Late one night early in the 1965 season I listened as Vin described the horrible sight of Tommy Davis laying in the dirt with what was to be a season-ending broken leg. He was sliding into second though the play went to another base. He lay there in the dirt never having reached the base because his cleats had caught.


Fortunately it was still the era of the pitcher but for a young fan all seemed lost. Nobody on the Dodgers could hit and there was no Matt Kemp on the horizon.


Lou Johnson was the Elian Herrera, Cruz-type playing left field. Johnson did seem to provide some magic at times with a key hit here and there. I have no stats to support that but Vinny liked him and called him "Sweet Lou."


Willie Davis was Tony Gwynn Jr. around that time. He later had better seasons. He was hated for being an underachiever and dropper of fly balls. I guess Ron Fairly in right field was the Andre Ethier then if 9 home runs and 70 RBIs reminds you of Dre. He had a high OBP but to me that means he can walk some, didn't mean he was much of hitting threat.


John Roseboro, the clubber of Giants, wasn't hitting that year. Maury Wills was stealing bases but he wasn't much of a hitter. There was Wes Parker at first. He sometimes would resemble a good James Loney second half of the year. But not in 1965. He was still young and then he mostly sucked.


Dick Tracewski couldn't hit. I was overjoyed when he got traded to the Tigers the following year. A famous picture of him knocking down a ball in a key World Series situation was his biggest moment in the spotlight.


Jim Lefebvre won the rookie of the year that year for the Dodgers batting .250. He had a couple similar years but that was it. I once had lunch with Jim L. Heck of a nice guy. I didn't have the heart to ask how come somebody actually hired him as a hitting coach.
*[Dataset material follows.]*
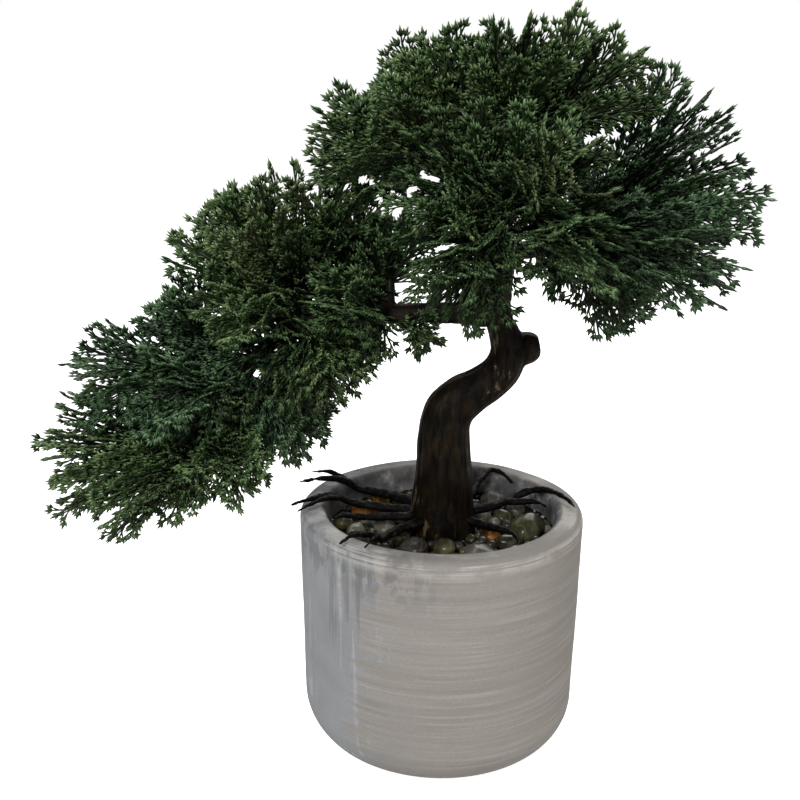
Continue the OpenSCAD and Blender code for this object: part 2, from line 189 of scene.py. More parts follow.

There was plenty of other offensive flotsam hanging around the Dodger clubhouse. Wally Moon was there playing the Juan Uribe role. Don LeJohn career minor leaguer. John Kennedy made Adam Kennedy look valuable offensively. And construction worker Al Ferrara. 
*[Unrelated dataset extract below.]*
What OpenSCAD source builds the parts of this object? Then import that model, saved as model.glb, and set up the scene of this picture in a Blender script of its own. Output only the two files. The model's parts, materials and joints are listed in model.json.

There was one man in the lineup you could depend on: Jim Junior Gilliam. One of the most underrated Dodgers of all time. One of the most underrated players of his time. This was his next to last year as a major leaguer but he was still The Man. He was a professional. He was a kind of hero for Dodger fans of those days. He just got it done. When he wasn't hurt.


That was it. Truly pathetic and mind-numbingly bad offense. At the time though I didn't complain. That's what the Dodger were then and besides we had these two Masters of the Universe. 
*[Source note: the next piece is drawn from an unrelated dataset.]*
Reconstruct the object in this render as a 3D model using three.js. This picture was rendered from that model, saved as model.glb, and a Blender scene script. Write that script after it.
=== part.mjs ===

Everyone else had hitters we had two pitchers. That year Sandy Koufax allowed 120 less hits than innings pitched, struck out 382 and still somehow lost 8 games. Well we know how he lost most of them. Don Drysdale didn't miss a great deal of bats percentage-wise but I guess that's why his ERA was only 2.97 and he only won 23 games.

So I really don't want to hear about this tragic hitting club the Dodgers have now. Back when we were kids....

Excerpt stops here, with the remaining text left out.